Jon Odriozola Periodista
Ese toro enamorado de la luna
Bergamín, poeta, polígrafo, veía con otros ojos, su mirada era otra. Los escritores del 98 eran taurófobos. Los del 27 -como Bergamín-, más gongorinos y deslumbrados por el enfrentamiento hombre- animal, transverberados, taurófilos
El Parlament ha prohibido la celebración de corridas de toros a partir de 2012. La Iniciativa Legislativa Popular ha conseguido declarar Catalunya territorio libre del maltrato al toro de lidia y de la llamada «fiesta nacional». Digo «maltrato» y no «tortura» pues que este último término sólo cabe aplicarse, penalmente, a los humanos -en concreto a los funcionarios públicos- y no a los animales.

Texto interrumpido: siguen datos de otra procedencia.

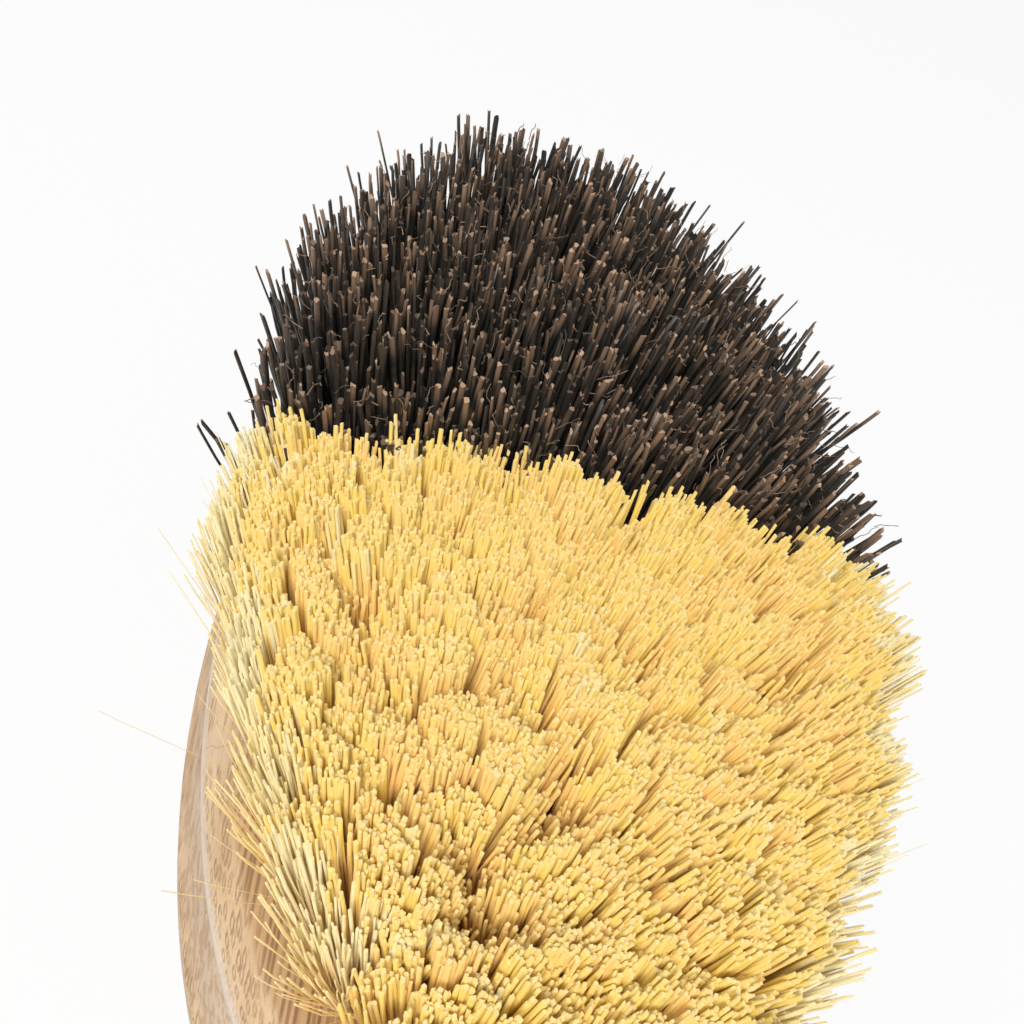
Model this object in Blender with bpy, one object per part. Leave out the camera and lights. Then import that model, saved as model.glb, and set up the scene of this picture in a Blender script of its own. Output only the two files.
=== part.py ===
# Vegetable brush: an oval bamboo block with a finger groove round its side, drilled with
# staggered rows of blind holes. Each hole holds a tuft of fibre, folded over a flat wire staple
# whose ends bite into the wood. Coarse palm fibre fills the +Y end and fine sisal the -Y end.
# Metres, +Z up. The flat back rests on z = 0, and the bristles point up.

import math
import random

import bmesh
import bpy
from mathutils import Matrix, Vector
from mathutils.geometry import delaunay_2d_cdt

# Block, measured over the lip under the groove
block_length = 0.124
block_width = 0.060
oval_fullness_share = 2.1
outline_sides = 64
sharp_edge_angle = math.radians(38)

# Side of the block from the back up: back edge, lip, finger groove, rim and face edge
back_edge_width = 0.0065
back_edge_height = 0.0095
back_edge_steps = 5
lip_height = 0.0010
groove_height = 0.0090
groove_depth = 0.0030
groove_steps = 8
rim_inset = 0.0012
rim_height = 0.0009
face_edge_width = 0.0050
face_edge_height = 0.0036
face_edge_steps = 4

# Field of drilled holes, as staggered rows inside a smaller oval
side_margin = 0.0095
end_margin = 0.0085
widest_row_tufts = 6
outer_column_share = 0.927
rows_each_way = 6
last_row_share = 0.972
row_draw_share = 0.5
last_sisal_row = -1

# Hole, and the folded root of the tuft in it
root_radius = 0.0024
root_depth = 0.0110
root_stand = 0.0005
root_sides = 10
fit_gap = 0.0003
cut_overrun = 0.0020
drill_lean_share = 0.6

# Flat wire staple across the fold, at the floor of the hole
staple_height = 0.0016
staple_thickness = 0.0005
staple_bite = 0.0006

# Strands of a tuft, which fan out towards the edges of the brush
bristle_height = 0.0240
fan_angle_across = math.radians(15)
fan_angle_along = math.radians(8)
strands_per_tuft = 8
strand_sides = 3
strand_root_radius = 0.00042
strand_tip_radius = 0.00085
strand_margin = 0.00015
strand_gap = 0.0004
length_spread = 0.0010
side_spread = 0.0002
stray_reach = 0.0035
stray_share = 0.8
same_point_share = 1e-6
seed = 11

half_length = block_length / 2
half_width = block_width / 2
block_height = back_edge_height + lip_height + groove_height + rim_height + face_edge_height
field_half_length = half_length - end_margin
field_half_width = half_width - side_margin
column_pitch = 2 * field_half_width * outer_column_share / (widest_row_tufts - 1)
row_pitch = field_half_length * last_row_share / rows_each_way


def clear_scene():
    for thing in list(bpy.data.objects):
        bpy.data.objects.remove(thing, do_unlink=True)


def make_material(name, colour, roughness, metallic=0.0):
    material = bpy.data.materials.new(name)
    material.use_nodes = True
    shader = material.node_tree.nodes["Principled BSDF"]
    shader.inputs["Base Color"].default_value = (*colour, 1.0)
    shader.inputs["Roughness"].default_value = roughness
    shader.inputs["Metallic"].default_value = metallic
    return material


def add_object(name, builder, material):
    mesh = bpy.data.meshes.new(name)
    builder.to_mesh(mesh)
    builder.free()
    mesh.materials.append(material)
    thing = bpy.data.objects.new(name, mesh)
    bpy.context.scene.collection.objects.link(thing)
    return thing


def circle_points(centre, radius, sides, start):
    points = []
    for side in range(sides):
        turn = start + 2 * math.pi * side / sides
        points.append(Vector((centre.x + radius * math.cos(turn), centre.y + radius * math.sin(turn))))
    return points


# Oval outline

def oval_reach(value):
    return math.copysign(abs(value) ** (2 / oval_fullness_share), value)


def oval_point(reach_across, reach_along, height, turn):
    x = reach_across * oval_reach(math.cos(turn))
    y = reach_along * oval_reach(math.sin(turn))
    return Vector((x, y, height))


def field_share(x, y):
    across = (abs(x) / field_half_width) ** oval_fullness_share
    along = (abs(y) / field_half_length) ** oval_fullness_share
    return across + along


def field_edge_at(y):
    left_over = 1 - (abs(y) / field_half_length) ** oval_fullness_share
    return field_half_width * max(0.0, left_over) ** (1 / oval_fullness_share)


# Bamboo block

def side_profile():
    points = []
    for step in range(back_edge_steps + 1):
        turn = math.pi / 2 * step / back_edge_steps
        points.append((back_edge_width * (1 - math.sin(turn)), back_edge_height * (1 - math.cos(turn))))
    groove_floor = back_edge_height + lip_height
    points.append((0.0, groove_floor))
    for step in range(1, groove_steps + 1):
        share = step / groove_steps
        inset = rim_inset * share + groove_depth * math.sin(math.pi * share)
        points.append((inset, groove_floor + groove_height * share))
    rim_top = groove_floor + groove_height + rim_height
    for step in range(face_edge_steps + 1):
        turn = math.pi / 2 * step / face_edge_steps
        inset = rim_inset + face_edge_width * (1 - math.cos(turn))
        points.append((inset, rim_top + face_edge_height * math.sin(turn)))
    return points


def make_block(material):
    builder = bmesh.new()
    rings = []
    for inset, height in side_profile():
        ring = []
        for side in range(outline_sides):
            turn = 2 * math.pi * side / outline_sides
            ring.append(builder.verts.new(oval_point(half_width - inset, half_length - inset, height, turn)))
        rings.append(ring)
    for lower, upper in zip(rings, rings[1:]):
        for side in range(outline_sides):
            after = (side + 1) % outline_sides
            builder.faces.new((lower[side], lower[after], upper[after], upper[side]))
    builder.faces.new(list(reversed(rings[0])))
    builder.faces.new(rings[-1])
    block = add_object("bamboo_block", builder, material)
    block.data.shade_smooth()
    block.data.set_sharp_from_angle(angle=sharp_edge_angle)
    return block


# Places of the tufts. A shorter row is drawn out part of the way to the edge of the field.

def tuft_places():
    places = []
    for row in range(-rows_each_way, rows_each_way + 1):
        y = row * row_pitch
        column = 0.5 if row % 2 == 0 else 0.0
        columns = []
        while field_share(column * column_pitch, y) <= 1:
            columns.append(column)
            column += 1
        if not columns:
            continue
        outermost = columns[-1] * column_pitch
        draw = 1.0
        if outermost > 0:
            draw += row_draw_share * (field_edge_at(y) / outermost - 1)
        for column in sorted(set(columns) | {-value for value in columns}):
            places.append((row, column * column_pitch * draw, y))
    return places


def lean_at(x, y):
    across = math.tan(fan_angle_across) * x / field_half_width
    along = math.tan(fan_angle_along) * y / field_half_length
    return Vector((across, along, 1.0))


def tip_centre(x, y):
    return Vector((x, y, block_height)) + lean_at(x, y) * bristle_height


def drill_frame(x, y):
    lean = lean_at(x, y)
    axis = Vector((lean.x * drill_lean_share, lean.y * drill_lean_share, 1.0)).normalized()
    across = (Vector((1.0, 0.0, 0.0)) - axis * axis.x).normalized()
    along = axis.cross(across)
    frame = Matrix((along, -across, axis)).transposed().to_4x4()
    frame.translation = Vector((x, y, block_height))
    return frame


# Root of a tuft with its staple, and the hole that takes them

def root_outline(radius):
    return circle_points(Vector((0.0, 0.0)), radius, root_sides, math.pi / root_sides)


def root_ring(builder, radius, height):
    return [builder.verts.new((point.x, point.y, height)) for point in root_outline(radius)]


def hang_root(builder, top_ring, clearance):
    upper = root_ring(builder, root_radius + clearance, staple_height - root_depth + clearance)
    lower = root_ring(builder, root_radius + clearance, -root_depth - clearance)
    staple_ends = []
    for high, low in ((top_ring, upper), (upper, lower)):
        for side in range(root_sides):
            after = (side + 1) % root_sides
            face = builder.faces.new((high[side], low[side], low[after], high[after]))
            if low is lower and side in (root_sides // 2 - 1, root_sides - 1):
                staple_ends.append(face)
    builder.faces.new(list(reversed(lower)))
    for face in staple_ends:
        face.normal_update()
        outward = face.normal.copy()
        end = bmesh.ops.extrude_discrete_faces(builder, faces=[face])["faces"][0]
        for vert in end.verts:
            vert.co += outward * (staple_bite + clearance)
            vert.co.y = math.copysign(staple_thickness / 2 + clearance, vert.co.y)


def drill_block(block, places):
    drill = bmesh.new()
    for row, x, y in places:
        hole = bmesh.new()
        mouth = root_ring(hole, root_radius + fit_gap, root_stand + cut_overrun)
        hole.faces.new(mouth)
        hang_root(hole, mouth, fit_gap)
        hole.transform(drill_frame(x, y))
        one_hole = bpy.data.meshes.new("one hole")
        hole.to_mesh(one_hole)
        hole.free()
        drill.from_mesh(one_hole)
        bpy.data.meshes.remove(one_hole)
    bmesh.ops.recalc_face_normals(drill, faces=drill.faces)
    cutter = add_object("tuft_hole_drill", drill, block.data.materials[0])
    cutter.hide_render = True
    cutter.display_type = "WIRE"
    cut = block.modifiers.new("tuft holes", "BOOLEAN")
    cut.operation = "DIFFERENCE"
    cut.solver = "EXACT"
    cut.object = cutter


# Strands of a tuft

def strand_feet(start):
    reach = root_radius - strand_root_radius - strand_margin
    golden_angle = math.pi * (3 - math.sqrt(5))
    feet = []
    for index in range(strands_per_tuft):
        distance = reach * math.sqrt((index + 0.5) / strands_per_tuft)
        turn = start + golden_angle * index
        feet.append(Vector((distance * math.cos(turn), distance * math.sin(turn))))
    return feet


def root_top(builder, feet, start):
    # The top of the root is one flat sheet in which the foot of each strand is left open.
    flat = root_outline(root_radius)
    rim_links = [(side, (side + 1) % root_sides) for side in range(root_sides)]
    footprints = []
    for foot in feet:
        footprints.append(list(range(len(flat), len(flat) + strand_sides)))
        flat += circle_points(foot, strand_root_radius, strand_sides, start)
    sheet = delaunay_2d_cdt(flat, rim_links, footprints, 0, root_radius * same_point_share)
    points, faces, came_from, face_sources = sheet[0], sheet[2], sheet[3], sheet[5]
    verts = [builder.verts.new((point[0], point[1], root_stand)) for point in points]
    for face, sources in zip(faces, face_sources):
        if not sources:
            builder.faces.new([verts[spot] for spot in face])
    vert_of = {source: verts[spot] for spot, sources in enumerate(came_from) for source in sources}
    rim = [vert_of[side] for side in range(root_sides)]
    return rim, [[vert_of[source] for source in footprint] for footprint in footprints]


def tip_reach(places, index):
    # A tuft fans out to half of the way to its nearest neighbour, less a gap.
    here = tip_centre(places[index][1], places[index][2])
    distances = [(tip_centre(x, y) - here).length for row, x, y in places]
    nearest = sorted(distances)[1]
    return nearest / 2 - strand_tip_radius - side_spread - strand_gap / 2


def strand_tips(places, index, feet, frame, dice):
    row, x, y = places[index]
    spread = tip_reach(places, index) / (root_radius - strand_root_radius - strand_margin)
    outside = Vector((x / field_half_width ** 2, y / field_half_length ** 2, 0.0)).normalized()
    offsets = []
    for foot in feet:
        offset = frame.to_3x3() @ foot.to_3d() * spread
        offsets.append(Vector((offset.x, offset.y, 0.0)))
    outermost = max(offsets, key=outside.dot)
    on_edge = field_share(x * (1 + row_draw_share), y * (1 + row_draw_share)) > 1
    has_stray = dice.random() < stray_share and on_edge
    tips = []
    for offset in offsets:
        stray = outside * stray_reach if has_stray and offset is outermost else Vector()
        sway = Vector((dice.uniform(-1, 1), dice.uniform(-1, 1), 0.0)) * side_spread
        lift = Vector((0.0, 0.0, dice.uniform(-1, 1) * length_spread))
        tips.append(tip_centre(x, y) + offset + stray + sway + lift)
    return tips


def add_strand(builder, roots, tip, start):
    ends = []
    for corner in circle_points(tip, strand_tip_radius, strand_sides, start):
        ends.append(builder.verts.new((corner.x, corner.y, tip.z)))
    for corner in range(strand_sides):
        after = (corner + 1) % strand_sides
        builder.faces.new((roots[corner], roots[after], ends[after], ends[corner]))
    builder.faces.new(ends)


def make_tuft(name, material, places, index, dice):
    row, x, y = places[index]
    frame = drill_frame(x, y)
    start = dice.uniform(0, 2 * math.pi)
    feet = strand_feet(start)
    builder = bmesh.new()
    rim, strand_roots = root_top(builder, feet, start)
    hang_root(builder, rim, 0.0)
    for roots, tip in zip(strand_roots, strand_tips(places, index, feet, frame, dice)):
        add_strand(builder, roots, frame.inverted() @ tip, start)
    bmesh.ops.recalc_face_normals(builder, faces=builder.faces)
    tuft = add_object(name, builder, material)
    tuft.matrix_world = frame


def make_tufts(places, palm, sisal):
    dice = random.Random(seed)
    counts = {"palm": 0, "sisal": 0}
    for index, (row, x, y) in enumerate(places):
        kind = "sisal" if row <= last_sisal_row else "palm"
        counts[kind] += 1
        material = sisal if kind == "sisal" else palm
        make_tuft(f"{kind}_tuft_{counts[kind]:02d}", material, places, index, dice)
    print("tufts:", counts, "strands:", len(places) * strands_per_tuft)


clear_scene()
bamboo = make_material("bamboo", (0.72, 0.48, 0.28), 0.45)
palm_fibre = make_material("palm fibre", (0.060, 0.035, 0.024), 0.6)
sisal_fibre = make_material("sisal fibre", (0.91, 0.66, 0.22), 0.55)
tuft_spots = tuft_places()
brush_block = make_block(bamboo)
drill_block(brush_block, tuft_spots)
make_tufts(tuft_spots, palm_fibre, sisal_fibre)
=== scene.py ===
# An oval bamboo vegetable brush, seen from close by: palm fibre at the far end, sisal at the near end.
import math
import random

import bmesh
import bpy
from mathutils import Matrix, Vector


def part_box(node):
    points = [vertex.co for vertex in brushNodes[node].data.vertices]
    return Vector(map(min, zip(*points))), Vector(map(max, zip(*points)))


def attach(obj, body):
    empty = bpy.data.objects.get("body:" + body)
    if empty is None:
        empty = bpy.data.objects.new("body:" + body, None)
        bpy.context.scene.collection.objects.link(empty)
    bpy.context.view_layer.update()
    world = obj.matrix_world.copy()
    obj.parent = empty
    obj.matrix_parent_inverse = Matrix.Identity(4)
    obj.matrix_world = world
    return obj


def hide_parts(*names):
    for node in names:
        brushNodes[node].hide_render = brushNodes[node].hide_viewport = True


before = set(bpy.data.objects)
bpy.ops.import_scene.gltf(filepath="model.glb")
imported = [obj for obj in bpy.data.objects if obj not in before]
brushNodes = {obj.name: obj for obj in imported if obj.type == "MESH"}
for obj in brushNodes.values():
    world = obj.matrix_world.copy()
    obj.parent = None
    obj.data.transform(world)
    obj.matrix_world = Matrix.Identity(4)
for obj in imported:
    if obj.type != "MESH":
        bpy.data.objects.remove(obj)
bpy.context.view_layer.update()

photoSize = 1024
goldenAngle = math.pi * (3 - math.sqrt(5))
tuftNames = sorted(name for name in brushNodes if "_tuft_" in name)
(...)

Ya aviso que no tengo ni idea de toros y menos de la hermética jerga que usan los críticos taurinos que parecen dirigirse a una élite ducha en el supuesto «arte», otrosí «cultura», que es la lidia. No, sin embargo, por no entenderlo abomino de Cúchares, Frascuelo,el conferenciante Domingo Ortega o el erudito Luis Francisco Esplá. Estoy convencido de que hay aficionados que disfrutan de este festejo. Y no por ver sufrir a un animal -el toreo, en sus orígenes, era a caballo que sólo tenían los nobles militares que alanceaban al toro; ya con Felipe II, lo rejoneaban; el toreo a pie es del siglo XIX, con caballos sin peto ni gualdrapa y despanzurrados pero, eso sí, «democratizado» y profesionalizado-, sino por lo que es la esencia de las corridas: la emoción del peligro. En el siglo XVI el público era torista y no torerista. No se entendía una corrida de toros sin que estos no causaran estragos, era lo normal, igual que en el circo romano de donde vienen estas «tradiciones» (y no de los godos o árabes). Ya entonces, los frailes hablaban -por razones humanitarias- de «afeitar» las astas del morlaco, improvisar enfermerías y habilitar burladeros, o sea, todo inventado. Menos los varilargueros y los picadores que son del XIX para facilitar la labor a los diestros de a pie menoscabando fiereza y trapío al bicho.
Quien tuviera la suerte de oír a don José Bergamín -como José Félix Azurmendi cuando fue director de «Egin»-, enterrado en Hondarribia con flores del torero gitano Rafael de Paula, hablando y escribiendo no mal sino muy bien de la tauromaquia, no puede por menos de trastabillar en sus pasos. Eso dejando al margen las repercusiones políticas y/o identitarias, como se dice ahora, del contencioso sin duda histórico en el que no entro no por falta de ganas sino de espacio. Bergamín, poeta, polígrafo, veía con otros ojos, su mirada era otra. Los escritores del 98 eran taurófobos. Los del 27 -como Bergamín-, más gongorinos y deslumbrados por el enfrentamiento hombre-animal, transverberados, taurófilos. José Cadalso, gaditano y militar ilustrado (no hay oxímoron) del siglo XVIII, pasaba vergüenza (no torera) ante lo que hoy pasa por ser antonomasia española.
Decía más arriba que al toro no se le tortura sino que se le maltrata. Y ello delante de un público que paga por ver un espectáculo. Esta es, a mi juicio, la clave. Se paga por contemplar una diversión donde el toro muere -o el torero- después de ser, se vea como se vea, lacerado de malas maneras. Si muere el artista, elegía. Si muere, como es su pathos fatídico, el minotauro no hay sino fathum y/o indulto del respetable ¡por su bravura! Un toro cartesiano que pensaba -el gran Descartes- que el animal es una máquina sin nervios y no sufre, compuesto de cables y no cartílagos.